──────── AVAILABLE DATA ────────

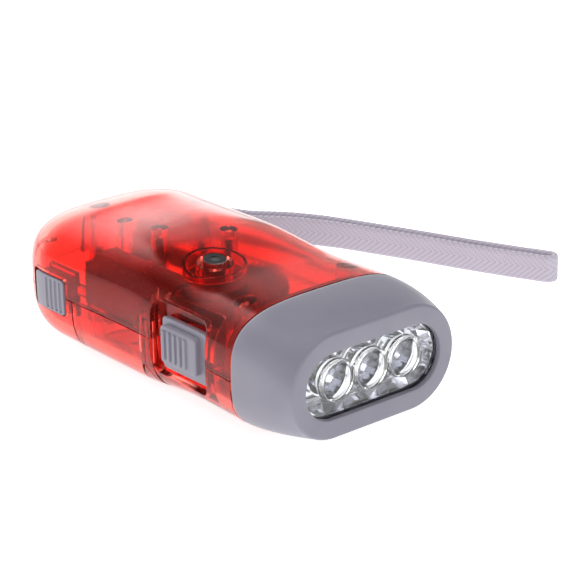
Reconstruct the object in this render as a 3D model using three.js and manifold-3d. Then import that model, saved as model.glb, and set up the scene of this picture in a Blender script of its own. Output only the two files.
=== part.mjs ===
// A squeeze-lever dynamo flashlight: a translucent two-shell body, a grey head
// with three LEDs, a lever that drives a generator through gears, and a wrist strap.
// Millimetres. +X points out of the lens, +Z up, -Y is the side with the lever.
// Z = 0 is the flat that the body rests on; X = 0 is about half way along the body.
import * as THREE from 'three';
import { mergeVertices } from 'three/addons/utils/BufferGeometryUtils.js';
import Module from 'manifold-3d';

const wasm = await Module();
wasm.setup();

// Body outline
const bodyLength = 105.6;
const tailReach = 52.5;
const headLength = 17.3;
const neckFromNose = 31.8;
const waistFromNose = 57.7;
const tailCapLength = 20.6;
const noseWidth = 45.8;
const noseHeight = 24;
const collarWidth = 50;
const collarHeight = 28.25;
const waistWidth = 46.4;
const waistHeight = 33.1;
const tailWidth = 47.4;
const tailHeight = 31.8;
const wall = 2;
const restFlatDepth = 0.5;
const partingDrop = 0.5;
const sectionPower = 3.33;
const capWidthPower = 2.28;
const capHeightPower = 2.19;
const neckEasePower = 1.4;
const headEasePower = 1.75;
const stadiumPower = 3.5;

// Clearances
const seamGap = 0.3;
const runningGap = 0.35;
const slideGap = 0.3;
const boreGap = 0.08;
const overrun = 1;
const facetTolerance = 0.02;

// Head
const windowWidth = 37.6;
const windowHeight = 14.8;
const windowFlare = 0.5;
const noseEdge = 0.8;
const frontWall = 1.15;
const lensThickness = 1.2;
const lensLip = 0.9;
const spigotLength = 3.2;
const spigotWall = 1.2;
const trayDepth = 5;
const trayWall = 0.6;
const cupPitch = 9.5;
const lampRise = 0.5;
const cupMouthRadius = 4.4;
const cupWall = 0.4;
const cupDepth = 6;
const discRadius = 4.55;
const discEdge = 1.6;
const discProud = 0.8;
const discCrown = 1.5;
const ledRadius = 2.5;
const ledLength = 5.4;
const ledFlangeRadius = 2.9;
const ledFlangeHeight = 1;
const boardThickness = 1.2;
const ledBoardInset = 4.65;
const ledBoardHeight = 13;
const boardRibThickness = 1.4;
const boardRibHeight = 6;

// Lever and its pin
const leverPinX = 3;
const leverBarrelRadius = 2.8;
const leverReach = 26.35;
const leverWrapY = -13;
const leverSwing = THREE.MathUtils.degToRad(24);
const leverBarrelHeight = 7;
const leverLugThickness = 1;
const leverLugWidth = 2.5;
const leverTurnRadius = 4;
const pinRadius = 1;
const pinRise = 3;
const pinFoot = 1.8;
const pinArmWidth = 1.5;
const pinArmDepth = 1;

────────

> [TO BE DONE]:
From the listing above, reproduce all the lines exactly.

> [OUTPUT FOR THIS TASK]:
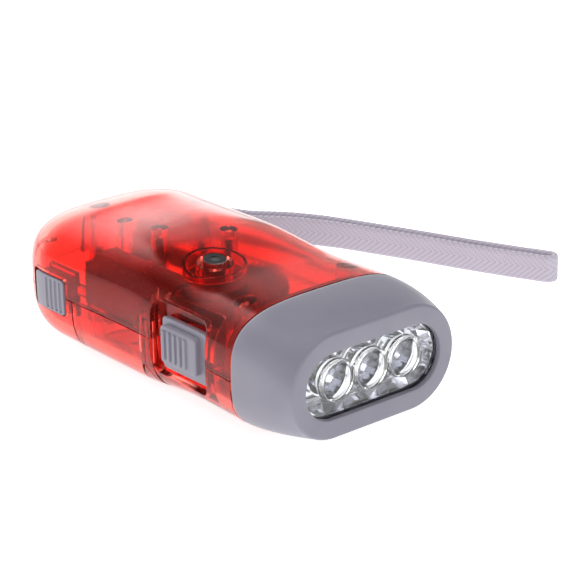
Reconstruct the object in this render as a 3D model using three.js and manifold-3d. Then import that model, saved as model.glb, and set up the scene of this picture in a Blender script of its own. Output only the two files.
=== part.mjs ===
// A squeeze-lever dynamo flashlight: a translucent two-shell body, a grey head
// with three LEDs, a lever that drives a generator through gears, and a wrist strap.
// Millimetres. +X points out of the lens, +Z up, -Y is the side with the lever.
// Z = 0 is the flat that the body rests on; X = 0 is about half way along the body.
import * as THREE from 'three';
import { mergeVertices } from 'three/addons/utils/BufferGeometryUtils.js';
import Module from 'manifold-3d';

const wasm = await Module();
wasm.setup();

// Body outline
const bodyLength = 105.6;
const tailReach = 52.5;
const headLength = 17.3;
const neckFromNose = 31.8;
const waistFromNose = 57.7;
const tailCapLength = 20.6;
const noseWidth = 45.8;
const noseHeight = 24;
const collarWidth = 50;
const collarHeight = 28.25;
const waistWidth = 46.4;
const waistHeight = 33.1;
const tailWidth = 47.4;
const tailHeight = 31.8;
const wall = 2;
const restFlatDepth = 0.5;
const partingDrop = 0.5;
const sectionPower = 3.33;
const capWidthPower = 2.28;
const capHeightPower = 2.19;
const neckEasePower = 1.4;
const headEasePower = 1.75;
const stadiumPower = 3.5;

// Clearances
const seamGap = 0.3;
const runningGap = 0.35;
const slideGap = 0.3;
const boreGap = 0.08;
const overrun = 1;
const facetTolerance = 0.02;

// Head
const windowWidth = 37.6;
const windowHeight = 14.8;
const windowFlare = 0.5;
const noseEdge = 0.8;
const frontWall = 1.15;
const lensThickness = 1.2;
const lensLip = 0.9;
const spigotLength = 3.2;
const spigotWall = 1.2;
const trayDepth = 5;
const trayWall = 0.6;
const cupPitch = 9.5;
const lampRise = 0.5;
const cupMouthRadius = 4.4;
const cupWall = 0.4;
const cupDepth = 6;
const discRadius = 4.55;
const discEdge = 1.6;
const discProud = 0.8;
const discCrown = 1.5;
const ledRadius = 2.5;
const ledLength = 5.4;
const ledFlangeRadius = 2.9;
const ledFlangeHeight = 1;
const boardThickness = 1.2;
const ledBoardInset = 4.65;
const ledBoardHeight = 13;
const boardRibThickness = 1.4;
const boardRibHeight = 6;

// Lever and its pin
const leverPinX = 3;
const leverBarrelRadius = 2.8;
const leverReach = 26.35;
const leverWrapY = -13;
const leverSwing = THREE.MathUtils.degToRad(24);
const leverBarrelHeight = 7;
const leverLugThickness = 1;
const leverLugWidth = 2.5;
const leverTurnRadius = 4;
const pinRadius = 1;
const pinRise = 3;
const pinFoot = 1.8;
const pinArmWidth = 1.5;
const pinArmDepth = 1;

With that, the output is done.